Thos R. Morrow, John H. Lathrop, Henry N. Ess, Jr., Jas. P Gilmore and Robertson & Robertson for appellant.

(1) A sufficient petition and bond for removal having been filed in due time by The Atchison, Topeka & Santa Fe Railway Company it was the duty of the court below to proceed no further, except to make an order or removal, and all subsequent proceedings were coram non judice. Wecker v. Enameling Co., 204 U.S. 176; Donovan v. Wells Fargo & Co., 169 F. 363; Hunter v. Railroad, 188 F. 645; Shaver v. Milk Co., 185 F. 316; Reinartson v. Railroad, 174 F. 707; McAlister v. Railroad, 157 F. 740; Railroad v. McCabe, 213 U.S. 207. (2) After the evidence had all been introduced, and, at the close thereof, when the trial court directed the jury to return a verdict for the defendant, Wabash Railroad Company, and it returned such verdict, and said railroad company ceased to be a party to the suit, the case immediately then became one between the plaintiff and the defendant, The Atchison, Topeka & Santa Fe Railway Company alone, and, for the first time, became removable on diversity of citizenship alone, aside from separable controversy, and a sufficient petition and bond for removal having been filed at that time by the defendant, The Atchison, Topeka and Santa Fe Railway Company, the court should then have ordered the case removed to the proper Federal court. See authorities under point one; Powers v. Railroad, 169 U.S. 92; Remington v. Railroad, 198 U.S. 95; Fritzlen v. Boatmen's Bank, 212 U.S. 364; Guarantee Co. v. Hanway, 104 F. 369; Bailey v. Mosher, 95 F. 223. (3) In any view of the case, upon the entire record the plaintiff is not entitled to recover in this case. There was no obligation on the employees of the appellant's train to flag the Wabash train which plaintiff was running as an engineer, and, even if the court should hold such duty did exist, and that there was a failure to perform it (which we deny), yet plaintiff was guilty of such contributory negligence himself that a recovery can not be had, notwithstanding any negligence there may have been in the preceding train not flagging his. Mason v. Railroad, No. 10095; Rinard v. Railroad, 164 Mo. 270; Railroad v. Hooker, 170 F. 154; Railroad v. Ship, 174 F. 353; Brown v. Railroad, 44 Wash. 1, 86 P. 1053; Whalen v. Railroad, 114 Mich. 512, 72 N.W. 323; Enright v. Railroad, 93 Mich. 409, 53 N.W. 536.

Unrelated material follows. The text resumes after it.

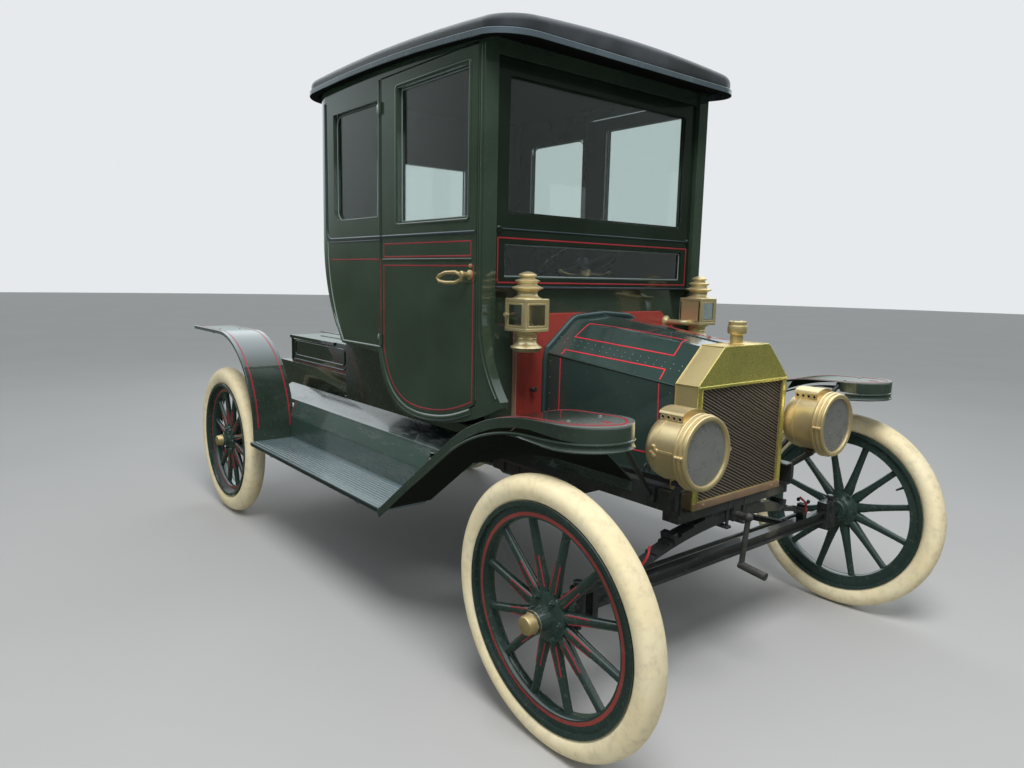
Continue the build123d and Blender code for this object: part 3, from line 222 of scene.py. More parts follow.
def made(name, grids, finish, slot, body="chassis", stands_for=(), crease=35.0):
    """One object from grids of points, each (points[row, column, 3], rows closed, columns closed).
    Four neighbouring points make a face; equal points at a pole are merged."""
    points, faces, base = [], [], 0
    for grid, close_rows, close_columns in grids:
        index = np.arange(grid.shape[0] * grid.shape[1]).reshape(grid.shape[:2]) + base
        if close_rows:
            index = np.vstack([index, index[:1]])
        if close_columns:
            index = np.hstack([index, index[:, :1]])
        faces.append(np.stack([index[:-1, :-1], index[:-1, 1:], index[1:, 1:], index[1:, :-1]], -1).reshape(-1, 4))
        points.append(grid.reshape(-1, 3))
        base += grid.shape[0] * grid.shape[1]
    mesh = bpy.data.meshes.new(name)
    mesh.from_pydata(np.vstack(points).tolist(), [], np.vstack(faces).tolist())
    work = bmesh.new()
    work.from_mesh(mesh)
    bmesh.ops.remove_doubles(work, verts=work.verts, dist=1e-6)
    bmesh.ops.dissolve_degenerate(work, edges=work.edges, dist=1e-7)
    bmesh.ops.recalc_face_normals(work, faces=work.faces)
    work.to_mesh(mesh)
    work.free()
    mesh.shade_smooth()
    mesh.set_sharp_from_angle(angle=math.radians(crease))
    piece = bpy.data.objects.new(name, mesh)
    bpy.context.scene.collection.objects.link(piece)
    mesh.materials.append(finish.material)
    if body is None:
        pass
    else:
        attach(piece, body)
    if stands_for:
        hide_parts(*stands_for)
    return piece


def pair(name, grids, finish, slot, body="chassis", stands_for=()):
    """The same piece right and, mirrored, left; a body whose name ends in _ has one of each side,
    and a node of the CAD that holds both sides is the right piece's."""
    for tag, side in (("right", 1), ("left", -1)):
        made(f"{name}_{tag}", [(grid * [1, side, 1], *closed) for grid, *closed in grids], finish, slot,
            body + tag if body.endswith("_") else body, stands_for if side > 0 else ())


def coat(finish, *nodes):
    """Gives nodes of the CAD, which stand in the picture as they are, a finish."""
    for node in nodes:
        cad[node].data.materials.clear()
        cad[node].data.materials.append(finish.material)


def mm(*pairs):
    """Points in a plane, given in millimetres."""
    return np.array(pairs) / 1000


concrete = Finish("floor_pale", Roughness=0.75)
concrete.tint(concrete.noise(0.8, 5.0), (0.44, 0.44, 0.435), (0.5, 0.5, 0.495))
FLOOR_RADIUS, FLOOR_Z = 40.0, -0.0005
rings = np.linspace(0, 1, 24)[:, None] ** 2 * FLOOR_RADIUS
turn = np.linspace(0, 2 * math.pi, 73)[None, :-1]
# the floor is a disc: radius times the cosine and sine of the turn
floor = made("studio_floor", [(np.stack([rings * np.cos(turn), rings * np.sin(turn), 0 * rings * turn + FLOOR_Z], -1),
    False, True)], concrete, None, None)
floor.visible_glossy = False

# Tyres. Round clincher tyres of natural cream rubber, smooth all round, stretched over the steel
# rims of wood wheels. The tread is a little greyer where it meets the road.
FX, RX = 1.3065, -1.2335  # the front and the rear axle
WHEEL_R, HALF_TRACK = 0.381, 0.762
wheels = []
for end, along, tyre_mid, tyre_r, camber in (("front", FX, 0.343, 0.038, 3.08), ("rear", RX, 0.333, 0.048, 0.0)):
    tilt = math.radians(camber)
    for tag, side in (("right", -1), ("left", 1)):
        hub_y = side * (HALF_TRACK + WHEEL_R * math.tan(tilt))
        hub_z = tyre_mid * math.cos(tilt) + tyre_r
        wheels.append(dict(end=end, tag=tag, body=f"wheel_{end}_{tag}", mid=tyre_mid, r=tyre_r,
            centre=np.array([along, hub_y, hub_z]), out=np.array([0.0, side * math.cos(tilt), -math.sin(tilt)])))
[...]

M. J. Lilly and Phillips & Phillips for respondent.

(1) The petition alleged a joint cause of action, and defendant was not entitled to removal, and defendant's right to remove depends upon plaintiff's petition. Railroad v. Willard, 220 U.S. 413; Wilson v. Oswego Township, 151 U.S. 56; Railroad v. Miller, 217 U.S. 209; Lanning v. Railroad, 196 Mo. 647; Stotler v. Railroad, 200 Mo. 107; Schwyart v. Barrett, 145 Mo.App. 347; Gold Company v. Keys, 96 U.S. 99; Bank v. Ford, 114 U.S. 635. (2) The liability of defendant, both as alleged and as proven, was joint. R. S. 1909, sec. 3079; Railroad v. Willard, 220 U.S. 413; Johnson v. Railroad, 203 Mo. 381; Railroad v. Breedens Admx. (Ky.), 64 S.W. 667; Clark v. Geer, 86 F. 451. (3) The fact that the court directed a verdict in favor of the resident, defendant, does not make the cause removable. Lathrop, Shea & Henwood Co. v. Const. and Imp. Co., 215 U.S. 246; Railroad v. Thompson, 200 U.S. 206; Railroad v. Scheegog, 215 U.S. 308. (4) If made jointly liable by statute they may be held without pleading the statute. Blair v. Heibel, 103 Mo.App. 633; Bowen v. Railroad, 118 Mo. 547; Camp v. Railroad, 94 Mo.App. 280. (5) An allegation that resident and nonresident tortfeasors are sued for the purpose of preventing removal to the Federal court is not a sufficient allegation that the joinder was fraudulent. Railroad v. Sheegog, 215 U.S. 308; Schwyart v. Barrett, 145 Mo.App. 332.

OPINION

ELLISON, J.

Plaintiff was an employee of the defendant Wabash Railway Company in the capacity of an engineer on one of its engines. He suffered personal injury in having one of his legs broken, by reason, as he charges in his petition, of the joint negligence of the Wabash Company and the other defendant, the Atchison, Topeka & Santa Fe Railway Company. There was a judgment for plaintiff in the trial court.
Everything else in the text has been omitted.